** start of Material **

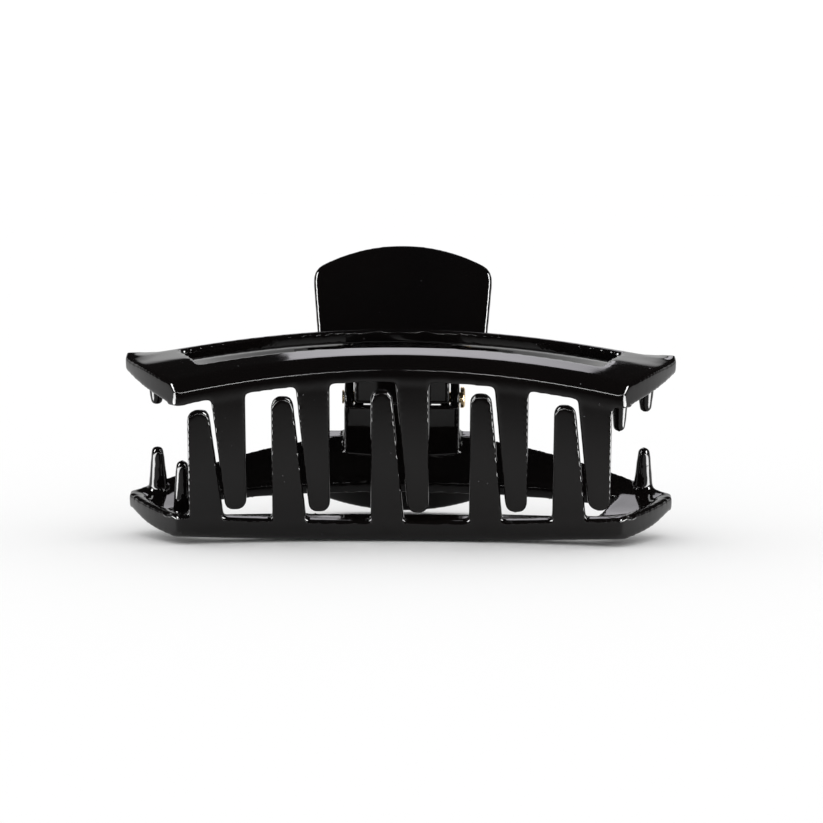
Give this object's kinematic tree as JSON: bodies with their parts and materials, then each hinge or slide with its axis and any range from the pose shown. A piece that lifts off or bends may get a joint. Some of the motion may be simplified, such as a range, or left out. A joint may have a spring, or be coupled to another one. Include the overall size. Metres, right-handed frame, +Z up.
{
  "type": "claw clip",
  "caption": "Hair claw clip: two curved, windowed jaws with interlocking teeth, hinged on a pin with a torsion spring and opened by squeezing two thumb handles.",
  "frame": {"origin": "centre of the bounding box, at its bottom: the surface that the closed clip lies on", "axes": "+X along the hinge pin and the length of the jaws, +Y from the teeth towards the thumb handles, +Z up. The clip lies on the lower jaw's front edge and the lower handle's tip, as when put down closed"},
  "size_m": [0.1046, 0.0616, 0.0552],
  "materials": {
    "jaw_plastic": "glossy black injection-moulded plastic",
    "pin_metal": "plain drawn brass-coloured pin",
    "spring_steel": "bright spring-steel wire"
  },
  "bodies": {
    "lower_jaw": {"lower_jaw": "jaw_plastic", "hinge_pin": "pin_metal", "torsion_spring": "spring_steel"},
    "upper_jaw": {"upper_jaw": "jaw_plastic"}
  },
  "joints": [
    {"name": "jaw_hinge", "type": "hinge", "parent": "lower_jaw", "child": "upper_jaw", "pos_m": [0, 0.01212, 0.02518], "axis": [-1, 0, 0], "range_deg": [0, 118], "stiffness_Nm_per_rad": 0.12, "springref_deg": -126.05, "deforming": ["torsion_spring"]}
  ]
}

** end of Material **

Task brief
Print the material above once more, exactly.

In response
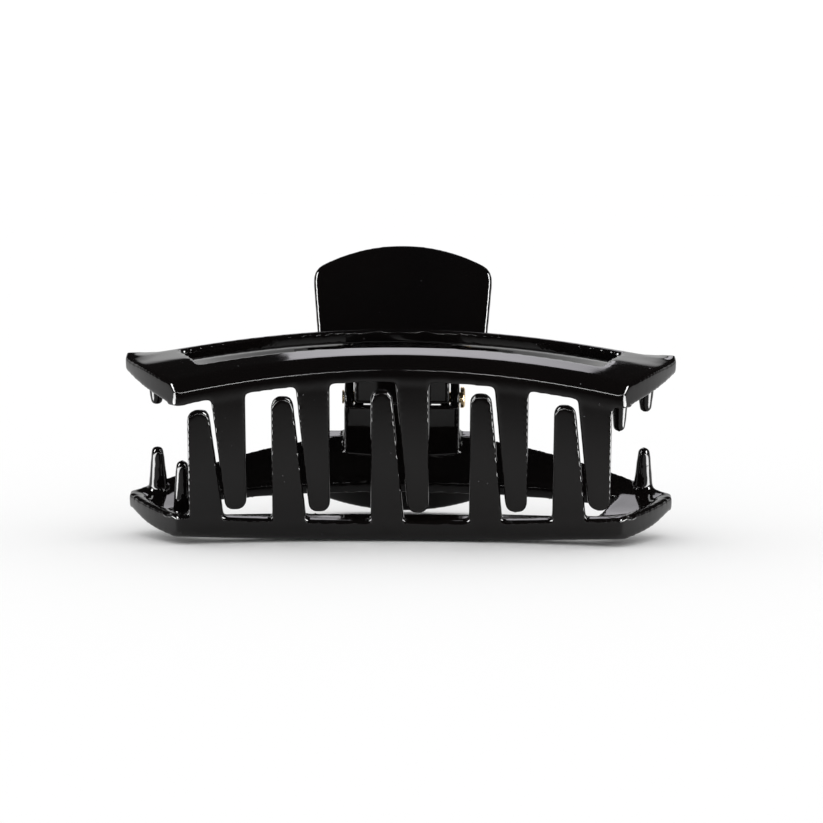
Give this object's kinematic tree as JSON: bodies with their parts and materials, then each hinge or slide with its axis and any range from the pose shown. A piece that lifts off or bends may get a joint. Some of the motion may be simplified, such as a range, or left out. A joint may have a spring, or be coupled to another one. Include the overall size. Metres, right-handed frame, +Z up.
{
  "type": "claw clip",
  "caption": "Hair claw clip: two curved, windowed jaws with interlocking teeth, hinged on a pin with a torsion spring and opened by squeezing two thumb handles.",
  "frame": {"origin": "centre of the bounding box, at its bottom: the surface that the closed clip lies on", "axes": "+X along the hinge pin and the length of the jaws, +Y from the teeth towards the thumb handles, +Z up. The clip lies on the lower jaw's front edge and the lower handle's tip, as when put down closed"},
  "size_m": [0.1046, 0.0616, 0.0552],
  "materials": {
    "jaw_plastic": "glossy black injection-moulded plastic",
    "pin_metal": "plain drawn brass-coloured pin",
    "spring_steel": "bright spring-steel wire"
  },
  "bodies": {
    "lower_jaw": {"lower_jaw": "jaw_plastic", "hinge_pin": "pin_metal", "torsion_spring": "spring_steel"},
    "upper_jaw": {"upper_jaw": "jaw_plastic"}
  },
  "joints": [
    {"name": "jaw_hinge", "type": "hinge", "parent": "lower_jaw", "child": "upper_jaw", "pos_m": [0, 0.01212, 0.02518], "axis": [-1, 0, 0], "range_deg": [0, 118], "stiffness_Nm_per_rad": 0.12, "springref_deg": -126.05, "deforming": ["torsion_spring"]}
  ]
}